Let s = son's current age.
- Maria's age = 4s
- In 8 years: 4s + 8 = 2.5(s + 8)
- 4s + 8 = 2.5s + 20
- 1.5s = 12
- s = 8 years old
Statistics
Mean (Average)
Mean = Sum of all values / Number of values
Example: Test scores: 78, 85, 92, 88, 72 Mean = (78 + 85 + 92 + 88 + 72) / 5 = 415 / 5 = 83
Weighted Average
When values have different weights:
Example: Midterm (40% weight) = 80, Final (60% weight) = 90 Weighted average = 0.40(80) + 0.60(90) = 32 + 54 = 86
Median
The middle value when data is arranged in order. For even number of values, average the two middle values.
- Data: 3, 7, 9, 12, 15 → Median = 9 (middle value)
- Data: 4, 6, 8, 10 → Median = (6 + 8) / 2 = 7
Mode
The value that appears most frequently. A data set can have no mode, one mode, or multiple modes.
Range
Range = Maximum value - Minimum value
Example: Data: 23, 45, 12, 67, 34 Range = 67 - 12 = 55
Probability
Simple Probability
P(event) = Favorable outcomes / Total outcomes
Example: A bag contains 4 red, 3 blue, and 5 green marbles.

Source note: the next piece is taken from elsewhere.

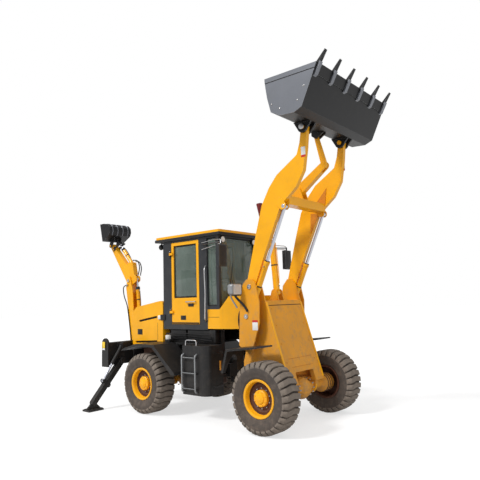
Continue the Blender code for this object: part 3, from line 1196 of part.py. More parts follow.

What is the probability of drawing a blue marble?
P(blue) = 3/12 = 1/4 = 25%
Complementary Probability
P(not A) = 1 - P(A)
Example: Probability of rain = 30%. Probability of no rain = 1 - 0.30 = 70%
Combined Events
| Type | Formula |
|---|---|
| Independent events (and) | P(A and B) = P(A) × P(B) |
| Mutually exclusive events (or) | P(A or B) = P(A) + P(B) |
| Non-mutually exclusive (or) | P(A or B) = P(A) + P(B) - P(A and B) |
Example: What is the probability of rolling a 6 on a die AND flipping heads on a coin?
P = 1/6 × 1/2 = 1/12 ≈ 8.3%
A ship travels 240 nautical miles in 8 hours. What is its average speed in knots?

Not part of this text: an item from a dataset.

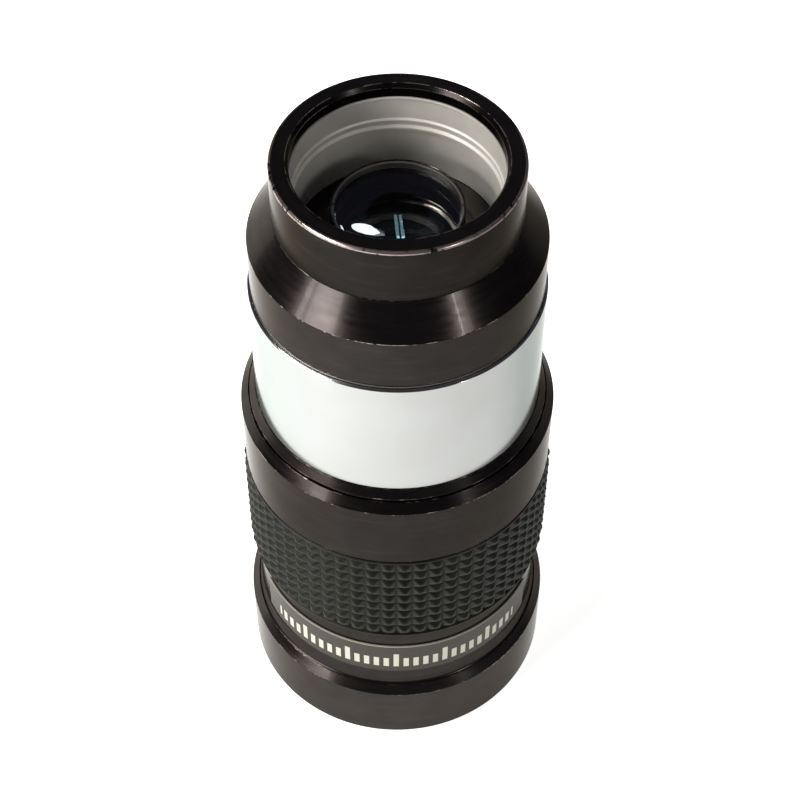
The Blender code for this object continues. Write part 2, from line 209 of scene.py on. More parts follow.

Sailor A can paint a bulkhead in 5 hours. Sailor B can do it in 10 hours. How long will it take them working together?
What is the median of: 14, 8, 22, 5, 17, 10, 30?
A bag has 6 red balls and 4 blue balls. What is the probability of drawing 2 red balls in a row without replacement?
You drive to base at 40 mph and return the same route at 60 mph. What is your average speed for the round trip?